Begin MATERIAL

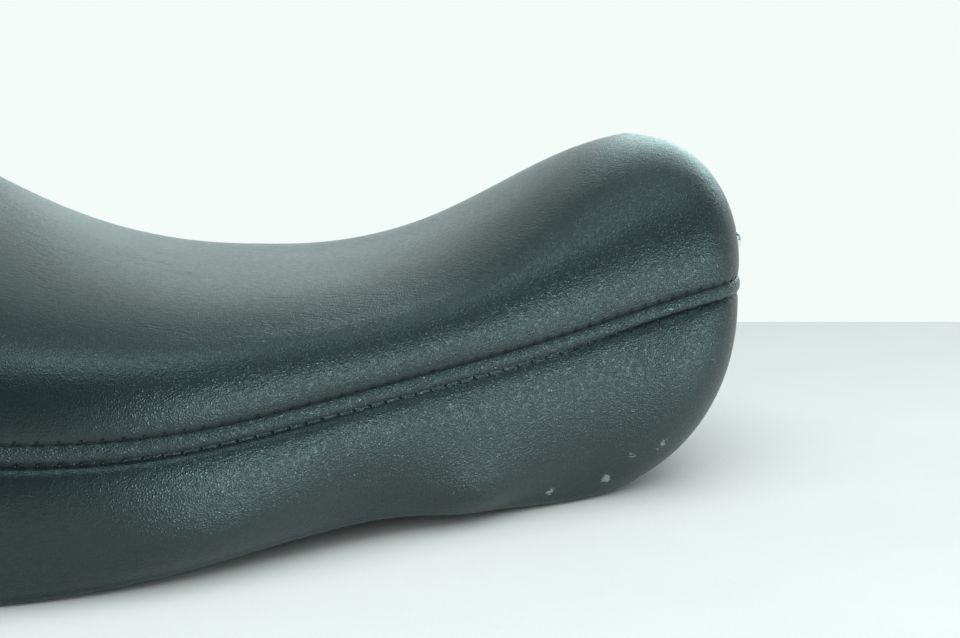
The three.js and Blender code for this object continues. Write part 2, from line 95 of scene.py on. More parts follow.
half = np.array(SECTIONS, float)
mirrored = half[-2:0:-1] * [1, -1, 1, 1, -1, 1, 1, 1, 1]
RING = np.vstack([half, mirrored])
SPINE = np.array(SPINE_HEIGHTS, float)


def spline_weights(f):
    """Weights of four control points in a row, of a uniform cubic B-spline."""
    return [(1 - f) ** 3 / 6, (3 * f**3 - 6 * f**2 + 4) / 6, (-3 * f**3 + 3 * f**2 + 3 * f + 1) / 6, f**3 / 6]


def section(u):
    """The section's values at u, which goes once round from 0 to 1: nose, left side, cantle, right side."""
    t = np.mod(u, 1) * len(RING)
    first = np.floor(t).astype(int)
    weights = spline_weights(t - first)
    total = sum(w[..., None] * RING[(first - 1 + k) % len(RING)] for k, w in enumerate(weights))
    return np.moveaxis(total, -1, 0)


def spine_height(s):
    """Height of the crown line."""
    t = np.clip(s / SPINE_STEP, 0, len(SPINE) - 3.001) + 1
    first = np.floor(t).astype(int)
    weights = spline_weights(t - first)
    return sum(w * SPINE[np.minimum(first - 1 + k, len(SPINE) - 1)] for k, w in enumerate(weights))


def clamp_softly(s, front, rear):
    """s kept between front and rear, without a corner at either."""
    low = 0.5 * (s + front + np.hypot(s - front, SPINE_SOFTNESS))
    return 0.5 * (low + rear - np.hypot(low - rear, SPINE_SOFTNESS))


def superellipse(angle, squareness):
    """Across and up on a squared-off circle of radius 1."""
    across, up = np.abs(np.cos(angle)), np.abs(np.sin(angle))
    reach = (across**squareness + up**squareness) ** (-1 / squareness)
    return reach * np.cos(angle), reach * np.sin(angle)


def place(s, y, z):
    return np.stack(np.broadcast_arrays(NOSE_X - s, y, z), -1)


def top_point(u, angle):
    """The cover above the seam: angle 0 is the upper stitch row, a right angle the spine."""
    s, y, seam_z, _, _, _, squareness, wall, lean = section(u)
    spine_s = clamp_softly(s, FRONT_SPINE, REAR_SPINE)
    rise = spine_height(spine_s) - seam_z
    across, up = superellipse(angle, squareness)
    drawn = across * (1 - lean * up)
    z = seam_z + rise * (wall * up + (1 - wall) * (1 - across**2))
    return place(spine_s + (s - spine_s) * drawn, y * drawn, z)


def skirt_point(u, angle):
    """The cover below the seam: angle 0 is the lower stitch row, minus a right angle the hem."""
    s, y, seam_z, hem_s, hem_y, hem_z, _, _, _ = section(u)
    out, down = superellipse(-angle, SKIRT_SQUARENESS)
    lower = seam_z - BAND_HEIGHT
    return place(hem_s + (s - hem_s) * out, hem_y + (y - hem_y) * out, lower - (lower - hem_z) * down)


def band_point(u, rise):
    """Between the stitch rows: rise 0 is the lower one, 1 the upper one."""
    s, y, seam_z = section(u)[:3]
    return place(s, y, seam_z - BAND_HEIGHT * (1 - rise))


def under_point(u, inset, level):
    """inset counts inwards from the hem, level is the height above it."""
    _, _, _, hem_s, hem_y, hem_z, _, _, _ = section(u)
    middle = clamp_softly(hem_s, PAN_FRONT, PAN_REAR)
    share = 1 - inset / np.hypot(hem_s - middle, hem_y)
    return place(middle + (hem_s - middle) * share, hem_y * share, hem_z + level)


def outward(point, u, v):
    """Unit vectors square to a surface."""
    step = 1e-3
    along = point(u + step, v) - point(u - step, v)
    up = point(u, v + step) - point(u, v - step)
    normal = np.cross(along, up)
    return normal / np.linalg.norm(normal, axis=-1, keepdims=True)


def raised(point, u, v, out):
    """Points moved square to the surface by out, in millimetres."""
    u, v = np.broadcast_arrays(np.asarray(u, float), v)
    return point(u, v) + outward(point, u, v) * np.asarray(out)[..., None]


def seam_arc(count=4096):
    """u, and the length along the upper stitch row up to it."""
    u = np.linspace(0, 1, count + 1)
    steps = np.linalg.norm(np.diff(band_point(u, 1.0), axis=0), axis=1)
    return u, np.concatenate([[0], np.cumsum(steps)])


ARC_U, ARC = seam_arc()
SEAM_LENGTH = ARC[-1]
STITCHES = round(SEAM_LENGTH / STITCH)
PITCH = SEAM_LENGTH / STITCHES


def u_at(arc):
    return np.interp(np.mod(arc, SEAM_LENGTH), ARC, ARC_U)


def arc_at(u):
    return np.floor(u) * SEAM_LENGTH + np.interp(np.mod(u, 1), ARC_U, ARC)


# ---- meshes from grids -------------------------------------------------------------------------------------


def make_object(name, vertices, faces, uv=None):
    mesh = bpy.data.meshes.new(name)
    mesh.from_pydata((np.asarray(vertices) * MM).tolist(), [], faces)
    if uv is not None:
        layer = mesh.uv_layers.new(name="seam")
        layer.data.foreach_set("uv", np.asarray(uv, np.float32).ravel())
    mesh.polygons.foreach_set("use_smooth", [True] * len(mesh.polygons))
    piece = bpy.data.objects.new(name, mesh)
    bpy.context.scene.collection.objects.link(piece)
    return piece


def grid_faces(rows, columns, closed_u, closed_v):
    """Quads, as an array of vertex numbers, with the column and row of each corner."""
    r = np.arange(rows if closed_v else rows - 1)
    c = np.arange(columns if closed_u else columns - 1)
    r, c = (a.ravel() for a in np.meshgrid(r, c, indexing="ij"))
    corner_rows = np.stack([r, r, r + 1, r + 1], 1)
    corner_columns = np.stack([c, c + 1, c + 1, c], 1)
    numbers = (corner_rows % rows) * columns + corner_columns % columns
    return numbers, corner_rows, corner_columns


def zip_faces(base, columns):
    """Closes a ring across the middle, left to right, for a top or a roof."""
    faces = []
    for i in range(columns // 2):
        cell = [base + i, base + i + 1, base + columns - i - 1, base + (columns - i) % columns]
        faces.append([p for k, p in enumerate(cell) if p not in cell[:k]])
    return faces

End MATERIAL

WHAT TO DO: Your task is to output all of the data above word for word.

REPLY TO THE TASK:
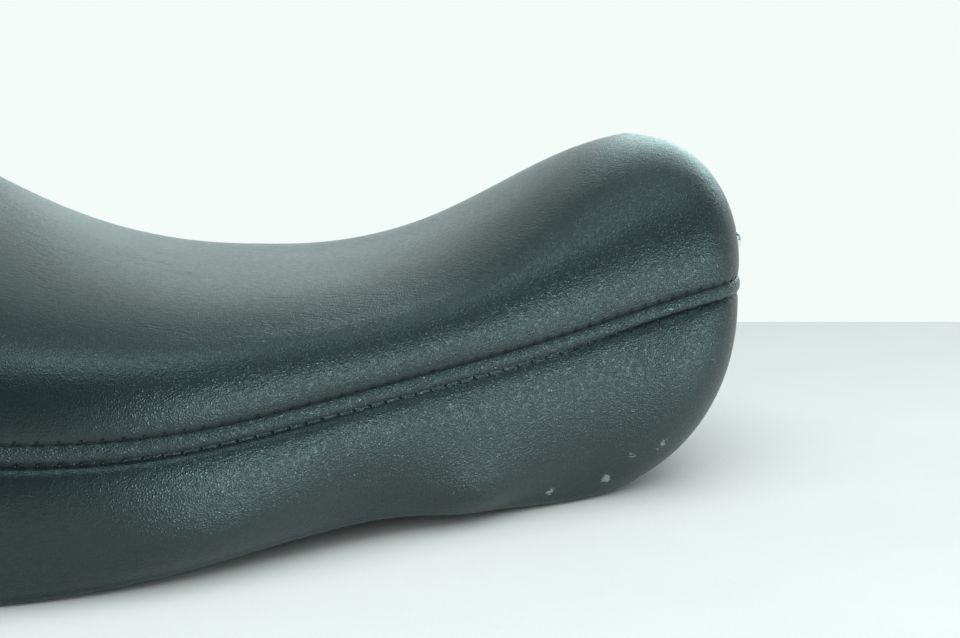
The three.js and Blender code for this object continues. Write part 2, from line 95 of scene.py on. More parts follow.
half = np.array(SECTIONS, float)
mirrored = half[-2:0:-1] * [1, -1, 1, 1, -1, 1, 1, 1, 1]
RING = np.vstack([half, mirrored])
SPINE = np.array(SPINE_HEIGHTS, float)


def spline_weights(f):
    """Weights of four control points in a row, of a uniform cubic B-spline."""
    return [(1 - f) ** 3 / 6, (3 * f**3 - 6 * f**2 + 4) / 6, (-3 * f**3 + 3 * f**2 + 3 * f + 1) / 6, f**3 / 6]


def section(u):
    """The section's values at u, which goes once round from 0 to 1: nose, left side, cantle, right side."""
    t = np.mod(u, 1) * len(RING)
    first = np.floor(t).astype(int)
    weights = spline_weights(t - first)
    total = sum(w[..., None] * RING[(first - 1 + k) % len(RING)] for k, w in enumerate(weights))
    return np.moveaxis(total, -1, 0)


def spine_height(s):
    """Height of the crown line."""
    t = np.clip(s / SPINE_STEP, 0, len(SPINE) - 3.001) + 1
    first = np.floor(t).astype(int)
    weights = spline_weights(t - first)
    return sum(w * SPINE[np.minimum(first - 1 + k, len(SPINE) - 1)] for k, w in enumerate(weights))


def clamp_softly(s, front, rear):
    """s kept between front and rear, without a corner at either."""
    low = 0.5 * (s + front + np.hypot(s - front, SPINE_SOFTNESS))
    return 0.5 * (low + rear - np.hypot(low - rear, SPINE_SOFTNESS))


def superellipse(angle, squareness):
    """Across and up on a squared-off circle of radius 1."""
    across, up = np.abs(np.cos(angle)), np.abs(np.sin(angle))
    reach = (across**squareness + up**squareness) ** (-1 / squareness)
    return reach * np.cos(angle), reach * np.sin(angle)


def place(s, y, z):
    return np.stack(np.broadcast_arrays(NOSE_X - s, y, z), -1)


def top_point(u, angle):
    """The cover above the seam: angle 0 is the upper stitch row, a right angle the spine."""
    s, y, seam_z, _, _, _, squareness, wall, lean = section(u)
    spine_s = clamp_softly(s, FRONT_SPINE, REAR_SPINE)
    rise = spine_height(spine_s) - seam_z
    across, up = superellipse(angle, squareness)
    drawn = across * (1 - lean * up)
    z = seam_z + rise * (wall * up + (1 - wall) * (1 - across**2))
    return place(spine_s + (s - spine_s) * drawn, y * drawn, z)


def skirt_point(u, angle):
    """The cover below the seam: angle 0 is the lower stitch row, minus a right angle the hem."""
    s, y, seam_z, hem_s, hem_y, hem_z, _, _, _ = section(u)
    out, down = superellipse(-angle, SKIRT_SQUARENESS)
    lower = seam_z - BAND_HEIGHT
    return place(hem_s + (s - hem_s) * out, hem_y + (y - hem_y) * out, lower - (lower - hem_z) * down)


def band_point(u, rise):
    """Between the stitch rows: rise 0 is the lower one, 1 the upper one."""
    s, y, seam_z = section(u)[:3]
    return place(s, y, seam_z - BAND_HEIGHT * (1 - rise))


def under_point(u, inset, level):
    """inset counts inwards from the hem, level is the height above it."""
    _, _, _, hem_s, hem_y, hem_z, _, _, _ = section(u)
    middle = clamp_softly(hem_s, PAN_FRONT, PAN_REAR)
    share = 1 - inset / np.hypot(hem_s - middle, hem_y)
    return place(middle + (hem_s - middle) * share, hem_y * share, hem_z + level)


def outward(point, u, v):
    """Unit vectors square to a surface."""
    step = 1e-3
    along = point(u + step, v) - point(u - step, v)
    up = point(u, v + step) - point(u, v - step)
    normal = np.cross(along, up)
    return normal / np.linalg.norm(normal, axis=-1, keepdims=True)


def raised(point, u, v, out):
    """Points moved square to the surface by out, in millimetres."""
    u, v = np.broadcast_arrays(np.asarray(u, float), v)
    return point(u, v) + outward(point, u, v) * np.asarray(out)[..., None]


def seam_arc(count=4096):
    """u, and the length along the upper stitch row up to it."""
    u = np.linspace(0, 1, count + 1)
    steps = np.linalg.norm(np.diff(band_point(u, 1.0), axis=0), axis=1)
    return u, np.concatenate([[0], np.cumsum(steps)])


ARC_U, ARC = seam_arc()
SEAM_LENGTH = ARC[-1]
STITCHES = round(SEAM_LENGTH / STITCH)
PITCH = SEAM_LENGTH / STITCHES


def u_at(arc):
    return np.interp(np.mod(arc, SEAM_LENGTH), ARC, ARC_U)


def arc_at(u):
    return np.floor(u) * SEAM_LENGTH + np.interp(np.mod(u, 1), ARC_U, ARC)


# ---- meshes from grids -------------------------------------------------------------------------------------


def make_object(name, vertices, faces, uv=None):
    mesh = bpy.data.meshes.new(name)
    mesh.from_pydata((np.asarray(vertices) * MM).tolist(), [], faces)
    if uv is not None:
        layer = mesh.uv_layers.new(name="seam")
        layer.data.foreach_set("uv", np.asarray(uv, np.float32).ravel())
    mesh.polygons.foreach_set("use_smooth", [True] * len(mesh.polygons))
    piece = bpy.data.objects.new(name, mesh)
    bpy.context.scene.collection.objects.link(piece)
    return piece


def grid_faces(rows, columns, closed_u, closed_v):
    """Quads, as an array of vertex numbers, with the column and row of each corner."""
    r = np.arange(rows if closed_v else rows - 1)
    c = np.arange(columns if closed_u else columns - 1)
    r, c = (a.ravel() for a in np.meshgrid(r, c, indexing="ij"))
    corner_rows = np.stack([r, r, r + 1, r + 1], 1)
    corner_columns = np.stack([c, c + 1, c + 1, c], 1)
    numbers = (corner_rows % rows) * columns + corner_columns % columns
    return numbers, corner_rows, corner_columns


def zip_faces(base, columns):
    """Closes a ring across the middle, left to right, for a top or a roof."""
    faces = []
    for i in range(columns // 2):
        cell = [base + i, base + i + 1, base + columns - i - 1, base + (columns - i) % columns]
        faces.append([p for k, p in enumerate(cell) if p not in cell[:k]])
    return faces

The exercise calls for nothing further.